Mohon tunggu...
KOMENTAR
Politik

Clinton

26 Januari 2022   15:47 Diperbarui: 26 Januari 2022   15:50 108 0
Ketika William Jefferson Clinton bertarung dalam pemilu presiden 1992, banyak orang meramalkannya akan kalah. Betapa tidak, orang belum lupa dengan serbuan Garda Revolusi Iran 12 tahun sebelumnya, yang menewaskan lebih dari separuh penghuni kedutaan Amerika Serikat di Taheran. Rezim Republik terlalu kuat, dan kekuatan itulah yang menghempaskan Jimmy Carter, sekaligus mendudukkan Ronald Reagen ke singgasana Gedung Putih.
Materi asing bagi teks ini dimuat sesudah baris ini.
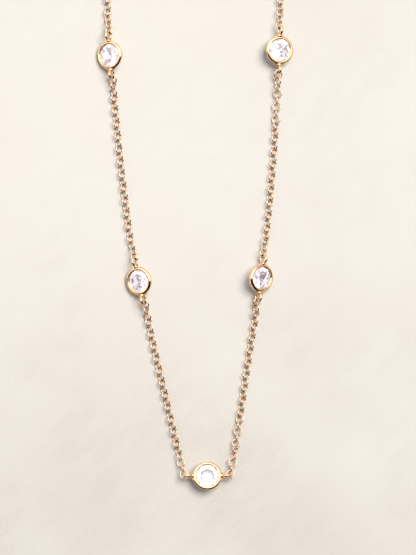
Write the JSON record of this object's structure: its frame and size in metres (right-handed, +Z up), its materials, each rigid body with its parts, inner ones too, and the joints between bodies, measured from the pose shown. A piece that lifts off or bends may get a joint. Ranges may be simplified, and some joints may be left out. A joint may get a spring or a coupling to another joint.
{
  "type": "necklace",
  "caption": "Fine rose-gold station necklace laid flat in a long loop: round faceted stones in open-backed bezels, joined by runs of round cable links, with a clasp at the back",
  "frame": {"origin": "middle of the ground that the necklace covers, on the surface it lies on", "axes": "+Z up, away from the surface; +Y from the front stone toward the clasp; +X to the right as seen from above with the clasp at the top"},
  "size_m": [0.0446, 0.1898, 0.0045],
  "materials": {
    "rose_gold": "polished, gold-plated",
    "cut_stone": "polished facets"
  },
  "bodies": {
    "root": {"setting_1": "rose_gold", "setting_2": "rose_gold", "setting_3": "rose_gold", "setting_4": "rose_gold", "setting_5": "rose_gold", "setting_6": "rose_gold", "setting_7": "rose_gold", "stone_1": "cut_stone", "stone_2": "cut_stone", "stone_3": "cut_stone", "stone_4": "cut_stone", "stone_5": "cut_stone", "stone_6": "cut_stone", "stone_7": "cut_stone", "chain_1": "rose_gold", "chain_2": "rose_gold", "chain_3": "rose_gold", "chain_4": "rose_gold", "chain_5": "rose_gold", "chain_6": "rose_gold", "chain_7": "rose_gold", "chain_8": "rose_gold", "clasp": "rose_gold"}
  },
  "joints": []
}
Tetapi 20 Januari 1993 Clinton dilantik sebagai presiden dari Partai Demokrat, dan orang langsung mengasosiasikannya dengan kejenuhan terhadap George H. Bush Sr. yang telah lama berkuasa (sejak 1981). Dengan mengusung tema It's Economic, Stupid, Clinton memenangkan hampir 60% suara pemilih. Kelompok Pro-Choice pun menemukan kembali alibinya di bawah presiden yang pernah tiga periode menjabat Gubernur Arkansas.

Di Arkansas, Clinton bukannya tak punya skandal. Prestasi yang diingat publik adalah keberhasilannya menggolkan Undang-Undang yang mengharuskan orang tidak boleh salah menolong, khususnya di jalan raya. Tetapi semua orang tahu bahwa jabatan presiden berbeda dengan gubernur negara bagian pada dekade 1970.
==========

Selama menjabat, Clinton tak pernah secara resmi mengunjungi Jakarta, kecuali mampir untuk KTT APEC di Bogor. Tetapi Soeharto pernah menyambangi Clinton di White House setelah Ibu Tien Wafat. Saya mendapat informasi dari seorang kawan yang bermukim di River Side, bahwa di mata Clinton, Soeharto tak lebih dari seorang Republiken.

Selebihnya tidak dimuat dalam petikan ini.